Conflicts of interest
Eligible borrowers and issuers of eligible collateral will be subject to the conflicts of interest requirements of section 4019 of the CARES Act.

Restriction on single-asset single-borrower (“SASB”) CMBS and commercial real estate collateralized loan obligations (“CRE CLOs”)
SASB CMBS and CRE CLOs will not be eligible collateral.

Restrictions on CLO loan substitution
Only static CLOs will be eligible collateral. Collateral Valuation: Haircut schedule is below. The haircut schedule is consistent with the haircut scheduled used for the TALF established in 2008.

Pricing
For CLOs, the interest rate will be 150 basis points over the 30-day average secured overnight financing rate (SOFR). For SBA Pool Certificates (7(a) loans), the interest rate will be the top of the federal funds target range plus 75 basis points. For SBA Development Company Participation Certificates (504 loans), the interest rate will be 75 basis points over the 3-year fed funds overnight index swap (“OIS”) rate.For all other eligible ABS with underlying credit exposures that do not have a government guarantee, the interest rate will be 125 basis points over the 2-year OIS rate for securities with a weighted average life less than two years, or 125 basis points over the 3-year OIS rate for securities with a weighted average life of two years or greater. The pricing for other eligible ABS will be set forth in the detailed terms and conditions.

Fees
The SPV will assess an administrative fee equal to 10 basis points of the loan amount on the settlement date for collateral.

Maturity
Each loan provided under this facility will have a maturity of three years.

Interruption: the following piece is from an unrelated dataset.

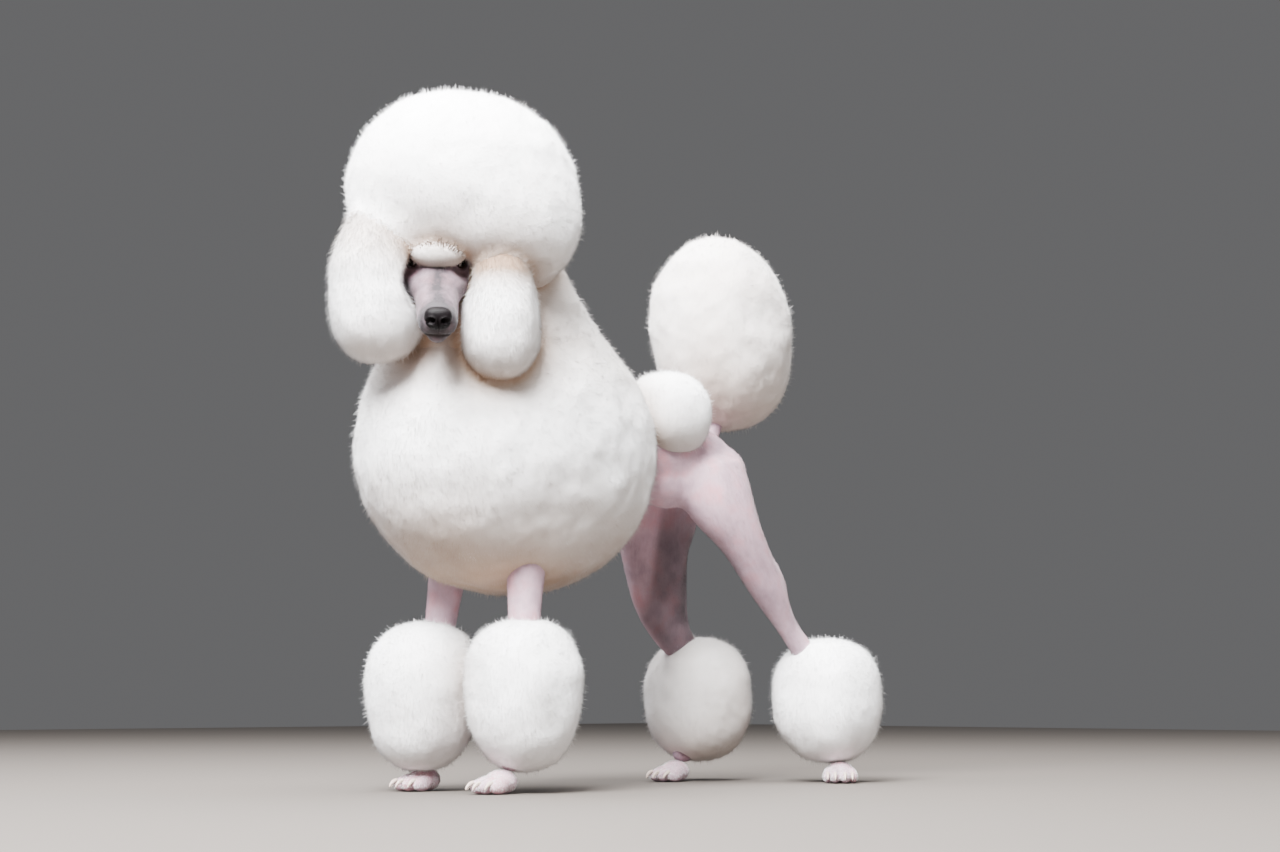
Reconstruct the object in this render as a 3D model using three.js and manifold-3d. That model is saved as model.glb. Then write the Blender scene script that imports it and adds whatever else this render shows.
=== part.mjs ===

Investment by the Department of the Treasury
The Department of the Treasury, using the Exchange Stabilization Fund, will make an equity investment of $10 billion in the SPV.

Non-Recourse
Loans made under the TALF are made without recourse to the borrower, provided the requirements of the TALF are met.

Prepayment
Loans made under the TALF will be pre-payable in whole or in part at the option of the borrower, but substitution of collateral during the term of the loan generally will not be allowed.

Program Termination
No new credit extensions will be made after September 30, 2020, unless the TALF is extended by the Board of Governors of the Federal Reserve System and the Department of the Treasury.

Other Terms and Conditions
More detailed terms and conditions will be provided at a later date, primarily based off of the terms and conditions used for the 2008 TALF. In addition, the Federal Reserve reserves the right to review and make adjustments to these terms and conditions – including size of program, pricing, loan maturity, collateral haircuts, and asset and borrower eligibility requirements – consistent with the policy objectives of the TALF.

Notes
1. The Board of Governors of the Federal Reserve System (Board) and Secretary of the Treasury may make adjustments to the terms and conditions described in this term sheet. Any changes will be announced on the Board’s website.

2. The detailed terms and conditions will further define the eligible underlying credit exposures for purposes of the TALF. The definitions are expected to be broadly consistent with the defined terms used for purposes of the TALF established in 2008.

Haircut Schedule

Sector Subsector 0-<1 1-<2 2-<3 3-<4 4-<5 5-<6 6-<7
Auto Prime retail lease 10% 11% 12% 13% 14%    
Auto Prime retail loan 6% 7% 8% 9% 10%    
Auto Subprime retail loan 9% 10% 11% 12% 13%    
Auto Motorcycles and other recreational vehicles 7% 8% 9% 10% 11%    
Auto Commercial and government fleets 9% 10% 11% 12% 13%    
Auto Rental fleets 12% 13% 14% 15% 16%    
Credit Card Prime 5% 5% 6% 7% 8%    
Credit Card Subprime 6% 7% 8% 9% 10%    
Equipment Loans and Leases 5% 6% 7% 8% 9%    
Floorplan Auto 12% 13% 14% 15% 16%    
Floorplan Non-Auto 11% 12% 13% 14% 15%    
Premium Finance Property and Casualty 5% 6% 7% 8% 9%    
Small Business SBA Loans 5% 5% 5% 5% 5% 6% 6%
Student Loan Private 8% 9% 10% 11% 12% 13% 14%
Leverage Loans Static 20% 20% 20% 20% 20% 21% 22%
Commercial Mortgages Legacy, Conduit 15% 15% 15% 15% 15% 16% 17%

For auto, credit card, equipment, floorplan, and premium finance ABS, the weighted average life must be five years or less. For other new-issue eligible collateral, haircuts will increase by one percentage point for each additional year (or portion thereof) of average life beyond five years. For legacy CMBS with average lives beyond five years, base dollar haircuts will increase by one percentage point of par for each additional year (or portion thereof) of average life beyond five years. No securitization may have an average life beyond ten years.


Keywords: Federal Reserve System, U.S. Exchange Stabilization Fund.